The further the diamond's characteristics are from Tolkowsky's ideal, the less light will be reflected. However, there is a small range in which the diamond can be considered "ideal." Today, because of the relative importance of carat weight in society, many diamonds are often intentionally cut poorly to increase carat weight. There is a financial premium for a diamond that weighs the magical 1.0 carat (200 mg), so often the girdle is made thicker or the depth is increased. Neither of these tactics make the diamond appear any larger, and both greatly reduce the sparkle of the diamond. So a poorly cut 1.0 carat (200 mg) diamond may have the same diameter and appear as large as a 0.85 carats (170 mg) diamond. The depth percentage is the overall quickest indication of the quality of the cut of a round brilliant. "Ideal" round brilliant diamonds should not have a depth percentage greater than 62.5%. Another quick indication is the overall diameter.
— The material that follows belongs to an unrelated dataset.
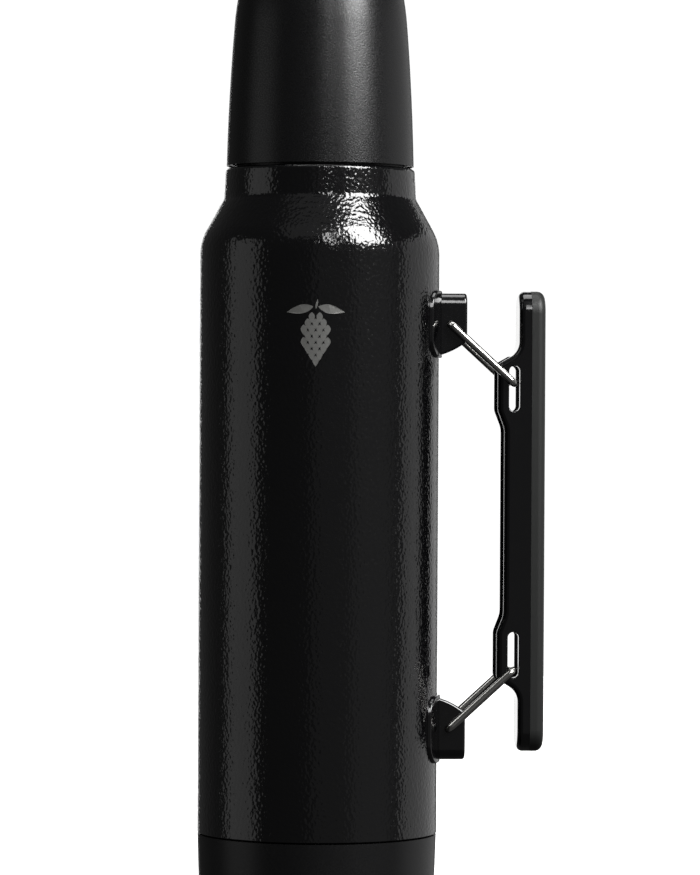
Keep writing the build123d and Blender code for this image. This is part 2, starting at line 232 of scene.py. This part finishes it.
# ------------------------------------------------------------------ grip
# Thermoplastic elastomer strip, moulded with a fine grain and screwed to the frame.
# It is dark grey and matte.
GRIP_GRAIN = 0.4 * MM
grip_tpe, tree, shader, place = new_material("grained_elastomer", IOR=1.46, Roughness=0.45)
grain = add_node(tree, "ShaderNodeTexNoise", {"Scale": 1 / GRIP_GRAIN, "Detail": 3.0}, {"Vector": place})
lay_pattern(tree, shader, grain.outputs["Fac"], relief=0.03 * MM, colours=("#1b1c1b", "#282928"))
finish(grip_tpe, "handle_grip")

# ------------------------------------------------------------------ cup
# Cup shell: drawn steel, powder-coated black and baked.
# The powder melts to a satin skin; its grain is drawn a little coarse, so that it shows.
POWDER_GRAIN = 0.5 * MM
powder_coat, tree, shader, place = new_material("satin_powder_coat", IOR=1.5, Roughness=0.38)
shader.inputs["Base Color"].default_value = srgb("#0c0c0d")
grit = add_node(tree, "ShaderNodeTexNoise", {"Scale": 1 / POWDER_GRAIN, "Detail": 2.0}, {"Vector": place})
lay_pattern(tree, shader, grit.outputs["Fac"], relief=0.065 * MM, roughness=(0.23, 0.36))
finish(powder_coat, "cup_shell")

# ------------------------------------------------------------------ gasket and seal
# Cup gasket and stopper seal: moulded silicone rubber rings, loose in their grooves.
# Silicone is grey and slightly cloudy.
SILICONE_CLOUD = 3 * MM
silicone, tree, shader, place = new_material("moulded_silicone", IOR=1.43, Roughness=0.45)
cloud = add_node(
    tree, "ShaderNodeTexNoise", {"Scale": 1 / SILICONE_CLOUD, "Detail": 3.0}, {"Vector": place})
lay_pattern(tree, shader, cloud.outputs["Fac"], colours=("#8b8b88", "#a3a39f"))
finish(silicone, "cup_gasket", "stopper_seal")

# ------------------------------------------------------------------ stopper core
# Rigid polyurethane foam puck that fills the stopper's plug.
# It is cream-coloured and pitted, with open cells where it was cut.
FOAM_CELL = 0.9 * MM
foam, tree, shader, place = new_material("cut_polyurethane_foam", Roughness=0.9)
pores = add_node(tree, "ShaderNodeTexVoronoi", {"Scale": 1 / FOAM_CELL}, {"Vector": place})
lay_pattern(tree, shader, pores.outputs["Distance"], colours=("#b8b3a2", "#e6e2d3"))
finish(foam, "stopper_core")

# ------------------------------------------------------------------ front emblem
# A hop cone with two leaves, etched through the paint to the bright steel beneath.
# It is made as a skin that follows the shell's curve, its face just proud of the paint.
EMBLEM_Z = 222 * MM
EMBLEM_HALF = 12 * MM
EMBLEM_TURN = math.radians(-95)
SKIN_FOOT = -0.05 * MM
SKIN_FACE = 0.09 * MM
shell_low, shell_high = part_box("outer_shell")
shell_radius = (shell_high[1] - shell_low[1]) / 2


def leaf_outline(foot, tip, width, steps=14):
    """A pointed leaf between two points, as a closed outline. Lengths are in emblem half-heights."""
    foot, tip = Vector(foot), Vector(tip)
    along = tip - foot
    across = Vector((-along.y, along.x)).normalized() * width
    shares = [i / steps for i in range(steps)]
    right = [foot + along * share + across * math.sin(math.pi * share ** 0.8) for share in shares]
    left = [tip - along * share - across * math.sin(math.pi * (1 - share) ** 0.8) for share in shares]
    return right + left


def on_shell(point, lift):
    """The place on the shell's curve of a point of the emblem, lifted off the steel."""
    angle = EMBLEM_TURN + point.x * EMBLEM_HALF / shell_radius
    radius = shell_radius + lift
    return radius * math.cos(angle), radius * math.sin(angle), EMBLEM_Z + point.y * EMBLEM_HALF


PETALS_IN_ROW = (2, 3, 4, 3, 4, 3, 2, 1)
ROW_STEP = 0.2
PETAL_STEP = 0.26
outlines = []
for row, count in enumerate(PETALS_IN_ROW):
    level = 0.5 - row * ROW_STEP
    for i in range(count):
        across = (i - (count - 1) / 2) * PETAL_STEP
        outlines.append(leaf_outline((across, level + 0.16), (across * 0.94, level - 0.19), 0.1))
for side in (-1, 1):
    outlines.append(leaf_outline((side * 0.08, 0.84), (side * 0.95, 0.66), side * 0.14))
stalk = leaf_outline((0.0, 0.76), (0.07, 1.1), 0.035)
outlines.append(stalk)

emblem_mesh = bmesh.new()
for outline in outlines:
    low, high = [
        [emblem_mesh.verts.new(on_shell(point, lift)) for point in outline]
        for lift in (SKIN_FOOT, SKIN_FACE)
    ]
    for i in range(len(low)):
        j = (i + 1) % len(low)
        emblem_mesh.faces.new((low[i], low[j], high[j], high[i]))
    emblem_mesh.faces.new(high)
    emblem_mesh.faces.new(list(reversed(low)))
bmesh.ops.recalc_face_normals(emblem_mesh, faces=emblem_mesh.faces)
mesh = bpy.data.meshes.new("front_emblem")
emblem_mesh.to_mesh(mesh)
front_emblem = bpy.data.objects.new("front_emblem", mesh)
bpy.context.scene.collection.objects.link(front_emblem)

# Etched steel: the bare metal is frosted by the laser, grey and without a sharp reflection.
ETCH_FROST = 0.4 * MM
etched, tree, shader, place = new_material("etched_steel", Metallic=0.7, Roughness=0.4)
frost = add_node(tree, "ShaderNodeTexNoise", {"Scale": 1 / ETCH_FROST, "Detail": 3.0}, {"Vector": place})
lay_pattern(tree, shader, frost.outputs["Fac"], colours=("#7b7b79", "#959592"))
mesh.materials.append(etched)
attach(front_emblem, "bottle")

# ------------------------------------------------------------------ lights
# A small bright key light high on the right, dim soft boxes at both sides, broad dim fills in front,
# a narrow strip in front and lights behind and overhead for the edges. None shows itself.
AIM_HEIGHT = 0.19


def soft_light(name, turn, rise, distance, width, tall, radiance, aim_z=AIM_HEIGHT):
    """A soft box at a turn from the camera's side and a rise above level, both in degrees."""
    data = bpy.data.lights.new(name, "AREA")
    data.shape = "RECTANGLE"
    data.size, data.size_y = width, tall
    data.energy = radiance * math.pi * width * tall
    light = bpy.data.objects.new(name, data)
    bpy.context.scene.collection.objects.link(light)
    turn, rise = math.radians(turn - 90), math.radians(rise)
    away = Vector((math.cos(turn) * math.cos(rise), math.sin(turn) * math.cos(rise), math.sin(rise)))
    light.location = away * distance + Vector((0, 0, aim_z))
    light.rotation_euler = (-away).to_track_quat("-Z", "Y").to_euler()
    light.visible_camera = False


soft_light("left_soft_box", turn=-81, rise=0, distance=1.0, width=0.62, tall=0.9, radiance=0.33)
soft_light("right_soft_box", turn=120, rise=0, distance=1.0, width=1.5, tall=0.9, radiance=0.38)
soft_light("key_soft_box", turn=46, rise=36, distance=1.2, width=0.55, tall=0.8, radiance=17.0, aim_z=0.25)
soft_light("front_fill", turn=30, rise=0, distance=1.4, width=2.3, tall=1.2, radiance=0.05)
soft_light("front_right_fill", turn=54, rise=0, distance=1.3, width=1.2, tall=1.2, radiance=0.06)
soft_light("front_top_fill", turn=0, rise=50, distance=1.5, width=1.8, tall=0.9, radiance=0.13)
soft_light("front_strip", turn=8.5, rise=30, distance=1.2, width=0.11, tall=0.5, radiance=8.0, aim_z=0.24)
soft_light("back_soft_box", turn=180, rise=8, distance=1.3, width=0.6, tall=1.4, radiance=1.3)
soft_light("top_soft_box", turn=180, rise=82, distance=1.2, width=0.8, tall=0.7, radiance=3.0, aim_z=0.25)

# ------------------------------------------------------------------ floor and room
# A pale paper floor that glows evenly, and a room that is white behind the bottle.
# Neither is mirrored in the dark paint: only the lights are, and a dim grey room.
FLOOR_RADIUS = 3.0
FLOOR_DROP = 0.2 * MM
FLOOR_GLOW = 0.98
ROOM_DIM = 0.045
ROOM_BEHIND = 1.05
floor_mesh = bpy.data.meshes.new("floor")
floor_shape = bmesh.new()
bmesh.ops.create_circle(floor_shape, cap_ends=True, radius=FLOOR_RADIUS, segments=96)
floor_shape.to_mesh(floor_mesh)
floor = bpy.data.objects.new("floor", floor_mesh)
bpy.context.scene.collection.objects.link(floor)
floor.location = (0, 0, -FLOOR_DROP)
paper, tree, shader, place = new_material("pale_floor", Roughness=0.9)
shader.inputs["Base Color"].default_value = srgb("#f2f2f0")
shader.inputs["Emission Color"].default_value = (1, 1, 1, 1)
shader.inputs["Emission Strength"].default_value = FLOOR_GLOW
floor_mesh.materials.append(paper)
floor.visible_glossy = False
floor.visible_diffuse = False

world = bpy.data.worlds.new("studio")
bpy.context.scene.world = world
world.use_nodes = True
tree = world.node_tree
tree.nodes.clear()
room = add_node(tree, "ShaderNodeBackground", {"Color": (1, 1, 1, 1), "Strength": ROOM_DIM})
backdrop = add_node(tree, "ShaderNodeBackground", {"Color": (1, 1, 1, 1), "Strength": ROOM_BEHIND})
ray = add_node(tree, "ShaderNodeLightPath")
both = add_node(
    tree, "ShaderNodeMixShader", {},
    {0: ray.outputs["Is Camera Ray"], 1: room.outputs[0], 2: backdrop.outputs[0]})
add_node(tree, "ShaderNodeOutputWorld", {}, {"Surface": both.outputs[0]})
bpy.context.scene.view_settings.view_transform = "Standard"

# ------------------------------------------------------------------ camera
# Level with the middle of the bottle and far back, a little to the left of square-on.
# It aims to the right of the axis, because the handle is there, and is rolled very slightly.
CAMERA_DISTANCE = 1.667
CAMERA_HEIGHT = 0.1942
CAMERA_TURN = math.radians(-3.3)
CAMERA_ROLL = math.radians(0.31)
AIM_RIGHT = 0.0124
AIM_UP = 0.1813
camera_data = bpy.data.cameras.new("camera")
camera_data.sensor_width = 36
camera_data.lens = 172.8
camera = bpy.data.objects.new("camera", camera_data)
bpy.context.scene.collection.objects.link(camera)
camera.location = (
    CAMERA_DISTANCE * math.sin(CAMERA_TURN), -CAMERA_DISTANCE * math.cos(CAMERA_TURN), CAMERA_HEIGHT)
right = Vector((math.cos(CAMERA_TURN), math.sin(CAMERA_TURN), 0))
target = right * AIM_RIGHT + Vector((0, 0, AIM_UP))
camera.rotation_euler = (target - camera.location).to_track_quat("-Z", "Y").to_euler()
camera.rotation_euler.rotate_axis("Z", CAMERA_ROLL)
bpy.context.scene.camera = camera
Typically a round brilliant 1.0 carat (200 mg) diamond should have a diameter of about 6.5 mm. Mathematically, the diameter in millimeters of a round brilliant should approximately equal 6.5 times the cube root of carat weight, or 11.1 times the cube root of gram weight, or 1.4 times the cube root of point weight.

Ideal cuts can be controversial as the definitions of brilliance and beauty are very subjective.

Tolkowsky's mathematical model is now superseded by the GIA Facetware software that is the culmination of 20 years of studies on diamond cuts.

New diamond cuts are now all the rage in the diamond industry as for example a design invented in 2003 and called the Genesis cut. This cut differs in shape from the more traditional cuts in its concave surfaces and angles and resembles a 4-pointed star.